I hope they can do what they need to do to get it open year round. I would say I’d visit it more often if that’s the case, but I think that much is obvious. I’d be a nightmare to maintain though. How do the collections at places like Las Vegas’s Pinball Hall of Fame stay maintained?

As for the article itself, I can see why it’s not open often if it costs that much per day in electricity costs. How do other very large collections deal with that? Also, from the article:

[quote]Although she’s old enough to have grown up with pinball, Barrett says
her parents never let her have a quarter to play as a kid. Now, she’s
making up for lost time.[/quote]

Yep, that was how things were when I was little too. (My father believed strongly in buying something to last. Putting quarters into an arcade machine that doesn’t compensate you anything was anathema to him.

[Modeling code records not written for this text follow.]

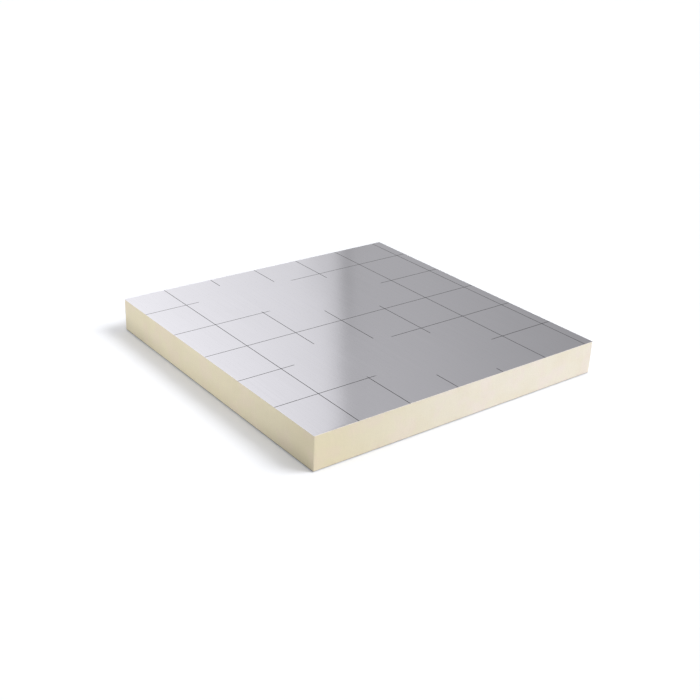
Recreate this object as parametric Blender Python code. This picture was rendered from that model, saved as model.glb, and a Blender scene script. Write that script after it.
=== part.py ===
"""Foil-faced polyiso roof insulation board, lying flat.

A rigid slab of closed-cell foam, cast between two thin foil facers and sawn square on all four sides.
Metres, +Z up. The origin is the centre of the underside. +X and +Y run along the board's two sides.
"""

import bmesh
import bpy
import mathutils

# Overall size of the board, over both facers.
BOARD_LENGTH = 0.600
BOARD_WIDTH = 0.600
BOARD_THICKNESS = 0.060

# Each facer is a laminate of foil on kraft paper.
TOP_FACER_THICKNESS = 0.0002
BOTTOM_FACER_THICKNESS = 0.0002

# The bond line between a facer and the foam.
BOND_LINE = 0.0003

# The saw leaves the foil flush with the foam and sharp at its corners.
# Handling wears the foam's upright corners round, so the foil's tips stand a little past them.
CORNER_WEAR_RADIUS = 0.0012
CORNER_WEAR_SEGMENTS = 4

# The two ends of an upright edge are no further apart than this in plan.
SAME_PLACE = 0.000001


def finish(name, colour, roughness, metallic):
    """Return a material with one colour, roughness and metallic value."""
    material = bpy.data.materials.new(name)
    material.use_nodes = True
    shader = material.node_tree.nodes["Principled BSDF"]
    shader.inputs["Base Color"].default_value = (*colour, 1.0)
    shader.inputs["Roughness"].default_value = roughness
    shader.inputs["Metallic"].default_value = metallic
    material.diffuse_color = (*colour, 1.0)
    return material


def foam():
    """Cream, matt, closed-cell foam."""
    return finish("cream_foam", (0.80, 0.71, 0.52), 0.90, 0.0)


def printed_foil():
    """The lacquered aluminium foil of the upper face."""
    return finish("upper_foil", (0.86, 0.85, 0.88), 0.30, 1.0)


def plain_foil():
    """The bare aluminium foil of the underside."""
    return finish("lower_foil", (0.78, 0.77, 0.76), 0.38, 1.0)


def slab(length, width, bottom, top):
    """Return a closed box mesh between two heights, centred on the origin in plan."""
    mesh = bmesh.new()
    bmesh.ops.create_cube(mesh, size=1.0)
    size = mathutils.Vector((length, width, top - bottom))
    bmesh.ops.scale(mesh, vec=size, verts=mesh.verts)
    lift = mathutils.Vector((0.0, 0.0, (bottom + top) / 2))
    bmesh.ops.translate(mesh, vec=lift, verts=mesh.verts)
    return mesh


def add_object(name, mesh, material):
    """Store the mesh as a named object in the scene, with its material."""
    data = bpy.data.meshes.new(name)
    mesh.to_mesh(data)
    mesh.free()
    data.materials.append(material)
    piece = bpy.data.objects.new(name, data)
    bpy.context.scene.collection.objects.link(piece)
    return piece


def upright_edges(mesh):
    """Return the four edges that stand between the underside and the top of a slab."""
    found = []
    for edge in mesh.edges:
        run = edge.verts[1].co - edge.verts[0].co
        if run.xy.length < SAME_PLACE:
            found.append(edge)
    return found


def build_foam_core():
    """The foam slab, between the two bond lines, with its upright corners worn round."""
    bottom = BOTTOM_FACER_THICKNESS + BOND_LINE
    top = BOARD_THICKNESS - TOP_FACER_THICKNESS - BOND_LINE
    mesh = slab(BOARD_LENGTH, BOARD_WIDTH, bottom, top)
    bmesh.ops.bevel(
        mesh,
        geom=upright_edges(mesh),
        offset=CORNER_WEAR_RADIUS,
        offset_type="OFFSET",
        segments=CORNER_WEAR_SEGMENTS,
        profile=0.5,
        affect="EDGES",
    )
    bmesh.ops.recalc_face_normals(mesh, faces=mesh.faces)
    return add_object("foam_core", mesh, foam())


def build_facer(name, bottom, top, material):
    """One foil sheet, cut to the board's outline."""
    return add_object(name, slab(BOARD_LENGTH, BOARD_WIDTH, bottom, top), material)


def build_board():
    """The three bonded layers, from the underside up."""
    build_facer("bottom_facer", 0.0, BOTTOM_FACER_THICKNESS, plain_foil())
    build_foam_core()
    top_facer_seat = BOARD_THICKNESS - TOP_FACER_THICKNESS
    build_facer("top_facer", top_facer_seat, BOARD_THICKNESS, printed_foil())


def clear_scene():
    """Remove every object that the scene starts with."""
    for piece in list(bpy.data.objects):
        bpy.data.objects.remove(piece, do_unlink=True)


clear_scene()
build_board()
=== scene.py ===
"""Foil-faced polyiso roof board: its foam, its two foil facers, their finishes and the studio round it."""

import logging
import math
import random
from collections.abc import Callable
from dataclasses import dataclass, field
from enum import Enum

import bmesh
import bpy
from mathutils import Matrix, Vector


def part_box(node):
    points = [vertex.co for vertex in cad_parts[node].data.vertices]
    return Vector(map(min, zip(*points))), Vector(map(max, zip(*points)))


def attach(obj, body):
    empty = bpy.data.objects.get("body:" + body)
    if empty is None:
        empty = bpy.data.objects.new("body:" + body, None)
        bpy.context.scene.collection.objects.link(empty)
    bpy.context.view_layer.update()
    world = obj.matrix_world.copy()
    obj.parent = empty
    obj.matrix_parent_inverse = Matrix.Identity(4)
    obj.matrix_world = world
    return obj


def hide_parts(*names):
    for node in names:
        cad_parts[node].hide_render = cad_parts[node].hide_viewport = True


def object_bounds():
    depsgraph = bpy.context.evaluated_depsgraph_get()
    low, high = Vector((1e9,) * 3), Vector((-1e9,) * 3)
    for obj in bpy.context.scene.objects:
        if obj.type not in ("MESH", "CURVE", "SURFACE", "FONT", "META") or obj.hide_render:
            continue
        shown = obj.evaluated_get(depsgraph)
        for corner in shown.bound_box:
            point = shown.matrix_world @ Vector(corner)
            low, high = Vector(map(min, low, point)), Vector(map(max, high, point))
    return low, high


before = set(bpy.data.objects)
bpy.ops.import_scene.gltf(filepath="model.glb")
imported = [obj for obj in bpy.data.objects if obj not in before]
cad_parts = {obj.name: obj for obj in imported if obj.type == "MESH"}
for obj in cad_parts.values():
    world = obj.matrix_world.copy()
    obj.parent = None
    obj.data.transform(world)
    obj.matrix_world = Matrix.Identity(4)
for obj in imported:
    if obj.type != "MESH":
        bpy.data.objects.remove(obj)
cad_low, cad_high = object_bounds()

log = logging.getLogger("board")

MM = 0.001
QUARTER_TURN = math.radians(90.0)
WALLS = 4
# The middle of a cloudy pattern's range, and of a ramp.
MIDDLE = 0.5
# A face looks along Z where its normal has more of Z than this.
FACING = 0.5
# An edge stands upright where it runs sideways by less than this share of its height.
PLUMB = 0.01

Number = float | int
Colour = tuple[float, float, float]


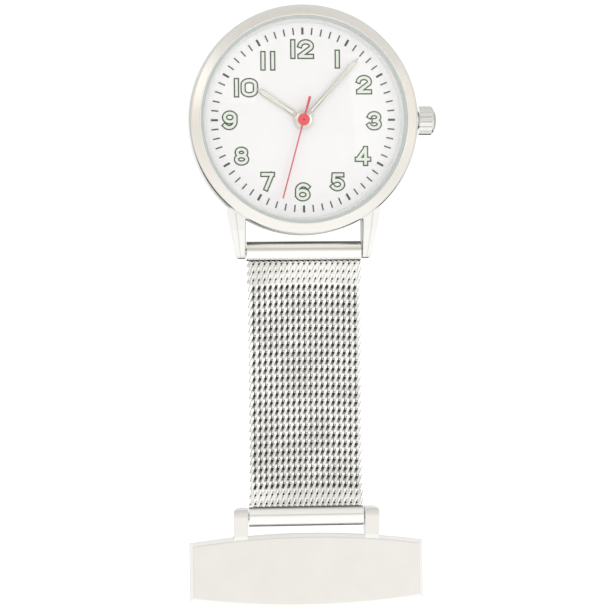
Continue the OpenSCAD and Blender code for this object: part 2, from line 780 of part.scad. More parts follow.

If anything, he would’ve been more likely to just buy a machine outright.)

Based on my experience last weekend, I’d say that they don’t get maintained too well there. Percentage of games powered on and percentage of games fully functioning were each a bit lower than in Banning, by my estimate.

I see. I must’ve gone by when somebody had just recently repaired the machines then, because on my last visit (which was admittedly a while back), most of them were working. Well, over 80% of them, which I’d say is great. Though I’m pretty used to games in public not being in the best condition, so if it’s turned on, I can begin a game, and the flippers are working, that counts as functioning to me.